The dining programme runs out of Rangá Restaurant under Head Chef Pétur Jóni, with modern Nordic cuisine on locally-sourced ingredients, the dining room facing the river and the Eyjafjallajökull volcano. The seasonal menus rotate substantially: a Wild Game Menu through October and November, the traditional Christmas Buffet across late November and early December, a Cave Dinner at the Caves of Hella by advance booking, and a daily à la carte programme through the rest of the year. The Rangá Bar carries one of the most extensive whisky collections in Iceland and operates 24 hours through the aurora season.
The Rangá Observatory is the property's defining institutional anchor. Opened in 2014, situated a hundred and fifty metres north of the main building to minimise light pollution from the hotel itself, the observatory carries a roll-off roof and two professional-grade telescopes: a 14-inch Celestron Edge HD Schmidt-Cassegrain reflector and a TEC 160ED APO refractor on an Astrophysics 900 mount. Local astronomer Sævar Helgi Bragason — a published science communicator and one of Iceland's principal astronomy public figures — runs the guided night-sky programme through the September-to-April clear-sky season, on the evenings when the roll-off roof can safely open. The observatory accommodates groups of up to thirty, and reads as the closest amateur-accessible astronomy infrastructure on the island. The aurora-viewing programme built up around it — the Aurora Wake-Up Call service, the external-lights-off protocol, the handmade outdoor benches with blankets, the three geothermal hot tubs running 24 hours for aurora-soaking — reflects two decades of refining the same operational question: how to make sure no guest misses the northern lights overhead.

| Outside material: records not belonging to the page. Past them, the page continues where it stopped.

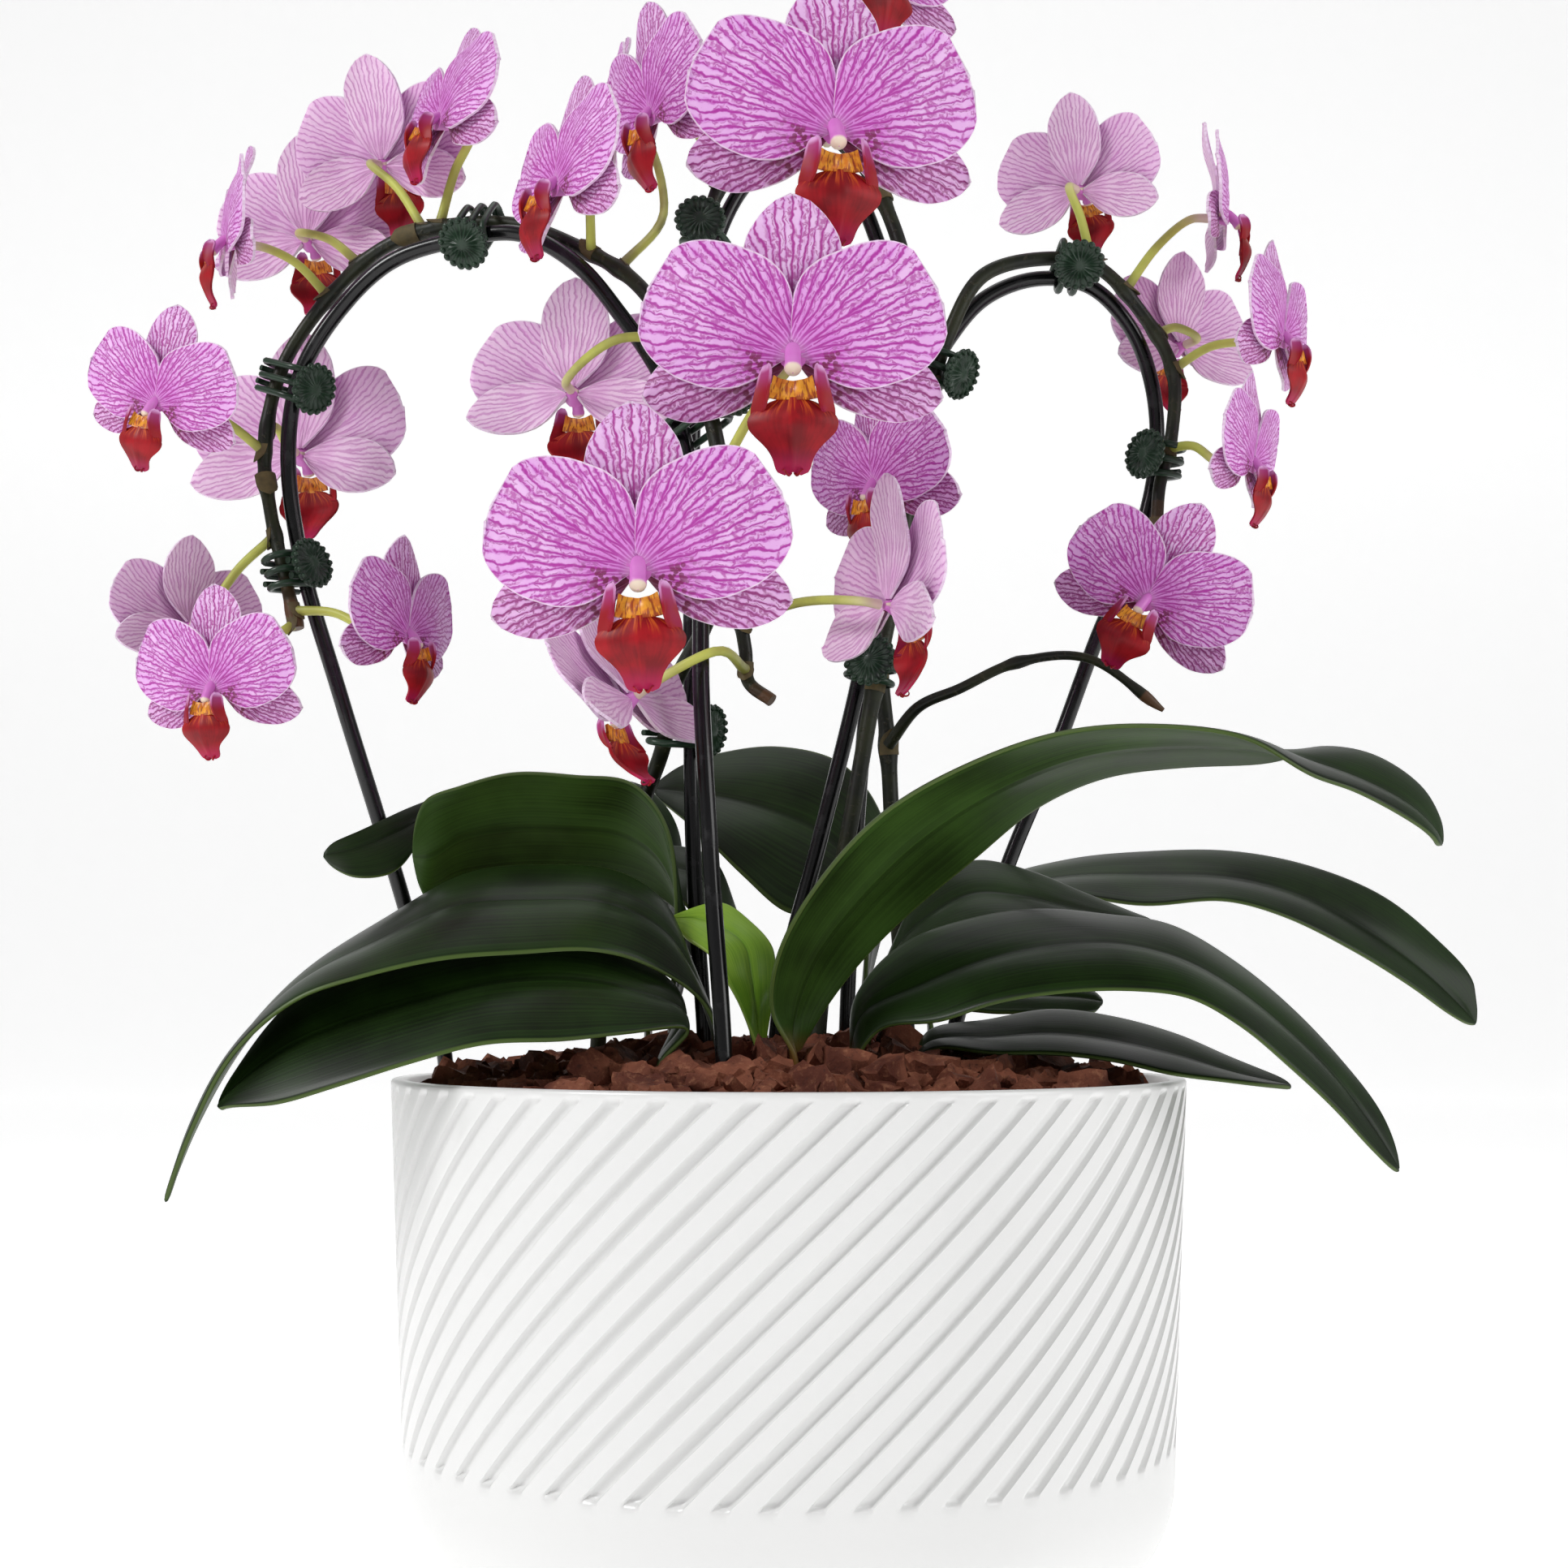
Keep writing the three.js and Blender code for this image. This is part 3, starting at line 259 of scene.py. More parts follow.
class Paint:
    """A material with one Principled shader, whose steady values are given by name."""

    def __init__(self, name, **steady):
        self.material = bpy.data.materials.new(name)
        self.material.use_nodes = True
        self.nodes = self.material.node_tree.nodes
        self.links = self.material.node_tree.links
        self.shader = self.nodes["Principled BSDF"]
        for key, value in steady.items():
            self.shader.inputs[key.replace("_", " ")].default_value = value

    def feed(self, socket, value):
        if isinstance(value, Signal):
            self.links.new(value.socket, socket)
        elif socket.type == "RGBA":
            socket.default_value = (*value, 1)[:4]
        else:
            socket.default_value = value

    def node(self, kind, settings=None, sockets=None, out=0):
        made = self.nodes.new(kind)
        for key, value in (settings or {}).items():
            setattr(made, key, value)
        for key, value in (sockets or {}).items():
            self.feed(made.inputs[key], value)
        return Signal(self, made.outputs[out])

    def place(self):
        """Where a point is on the object, in metres."""
        return self.node("ShaderNodeTexCoord", out="Object")

    def pattern(self, name):
        """One of the piece's own flat patterns as a vector, and its two parts across and along."""
        flat = self.node("ShaderNodeUVMap", {"uv_map": name})
        split = self.nodes.new("ShaderNodeSeparateXYZ")
        self.feed(split.inputs[0], flat)
        return flat, Signal(self, split.outputs[0]), Signal(self, split.outputs[1])

    def sheet_place(self):
        """Where a point is on its sheet or rod, from 0 to 1 across and from 0 to 1 along."""
        return self.pattern("UVMap")[1:]

    def stack(self, x, y):
        """Two numbers as one vector."""
        return self.node("ShaderNodeCombineXYZ", sockets={0: x, 1: y})

    def noise(self, where, scale, detail=3.0, rough=0.5):
        sockets = {"Vector": where, "Scale": scale, "Detail": detail, "Roughness": rough}
        return self.node("ShaderNodeTexNoise", sockets=sockets)

    def cells(self, where, scale, feature="F1", out="Distance"):
        sockets = {"Vector": where, "Scale": scale}
        return self.node("ShaderNodeTexVoronoi", {"feature": feature}, sockets, out)

    def mix(self, share, first, second):
        """From the first colour to the second as the share goes from 0 to 1."""
        return self.node("ShaderNodeMix", {"data_type": "RGBA"}, {0: share, 6: first, 7: second}, 2)

    def finish(self, colour, rough=None, height=None, depth=0.0):
        """Feeds the shader: colour, roughness and a bump of that depth in metres."""
        self.feed(self.shader.inputs["Base Color"], colour)
        if rough is not None:
            self.feed(self.shader.inputs["Roughness"], rough)
        if height is not None:
            bump = self.node("ShaderNodeBump", sockets={"Strength": 1.0, "Distance": depth, "Height": height})
            self.feed(self.shader.inputs["Normal"], bump)
        return self.material


def colour(code):
    """A colour written as on the screen, turned to the linear light that shaders use."""
    parts = [int(code[i : i + 2], 16) / 255 for i in (0, 2, 4)]
    return tuple(c / 12.92 if c <= 0.04045 else ((c + 0.055) / 1.055) ** 2.4 for c in parts)


paper = Paint("studio_paper", Roughness=0.9, Emission_Color=(1, 1, 1, 1), Emission_Strength=0.5)
grain = paper.noise(paper.place(), 30)
floor.data.materials.append(paper.finish(paper.mix(grain, colour("F4F4F4"), colour("FAFAFA"))))
print("paints ready")

# %% [markdown]
# ## The planter
#
# The planter is a thrown-looking bowl of white glazed ceramic with sixty slanting channels round its
# wall. It could be a spun profile, but the channels need many columns of points that follow the slant.
# So the profile is drawn upwards from a circle: each ring is an extrusion of the one below, scaled to
# its radius. Then the rings of the wall are turned a little further the higher they are, and the
# points that lie in a channel are pushed in. Rows close together at the channel's ends keep those ends
# crisp, and rounded shares at the channel's sides give the soft edges that glaze leaves.

# %% Planter profile
POT_COLUMNS = 960
WALL_FOOT, WALL_HEAD = 40, 155  # heights in mm between which the outer wall is straight
WALL_RADIUS, WALL_LEAN = 115, 5  # its radius at the foot, and how much wider it is at the head
FOOT_RADIUS, FOOT_CURVE, INSIDE_CURVE = 75, 40, 35
CHANNELS = 60
CHANNEL_DEPTH = 1.9
CHANNEL_FOOT, CHANNEL_HEAD = 49.0, 153.0  # heights in mm
CHANNEL_START, CHANNEL_TWIST = -1.8, 53.1  # degrees
CHANNEL_MIDDLE, CHANNEL_WIDTH = 0.78, 0.44  # as shares of the pitch
CHANNEL_ROUNDNESS, CHANNEL_FADE = 6, 1.7
ON_THE_WALL = 0.4  # how near in mm a point is to the outer wall to lie on it


def wall_radius(z):
    return WALL_RADIUS + WALL_LEAN * (z - WALL_FOOT) / (WALL_HEAD - WALL_FOOT)


def round_foot(curve, degrees):
    """A point on the round between floor and wall, at an angle up from straight down."""
    a = math.radians(degrees)
    return FOOT_RADIUS + curve * math.sin(a), WALL_FOOT - curve * math.cos(a)


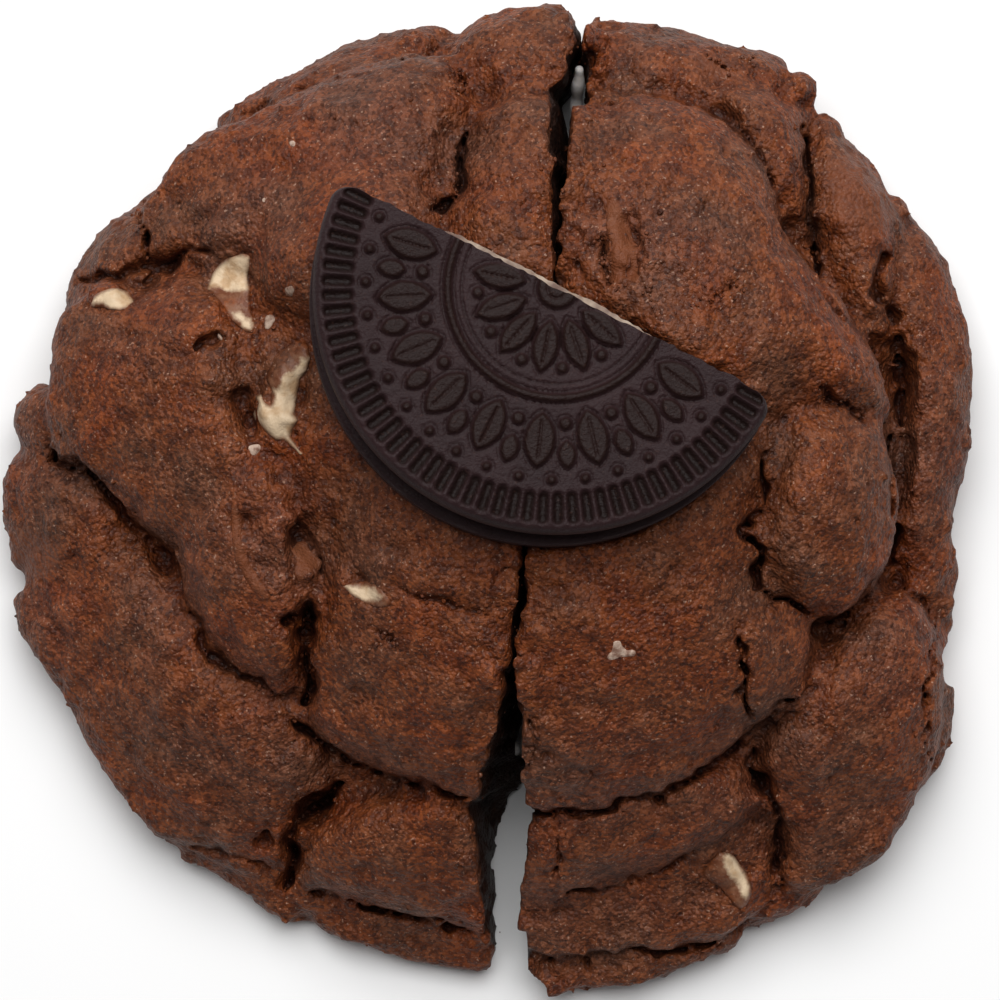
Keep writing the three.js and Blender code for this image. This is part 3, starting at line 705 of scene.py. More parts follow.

In 2025 the property received One Michelin Key — "a very special stay" — joining a small group of Nordic country lodges and the Retreat at Blue Lagoon as the only Icelandic hotels to carry the recognition. The Michelin Key sits alongside the Condé Nast Traveler Reader's Choice Awards' consistent placement of Hotel Rangá in the Top 10 hotels in Europe, and the Travel + Leisure World's Best Awards' Number One ranking for Best Resort Hotel in Iceland. The accumulated recognition runs across two decades of operations and reflects the editorial line Friðrik Pálsson set from opening: a country lodge that does not pretend to be anything other than what it is — a wilderness retreat with substantive hospitality and uncommon astronomy — and that sits in the South Icelandic countryside, at the same elevated tier as the Reykjavik and Blue Lagoon properties competing for the international luxury circuit, on its own deliberate terms.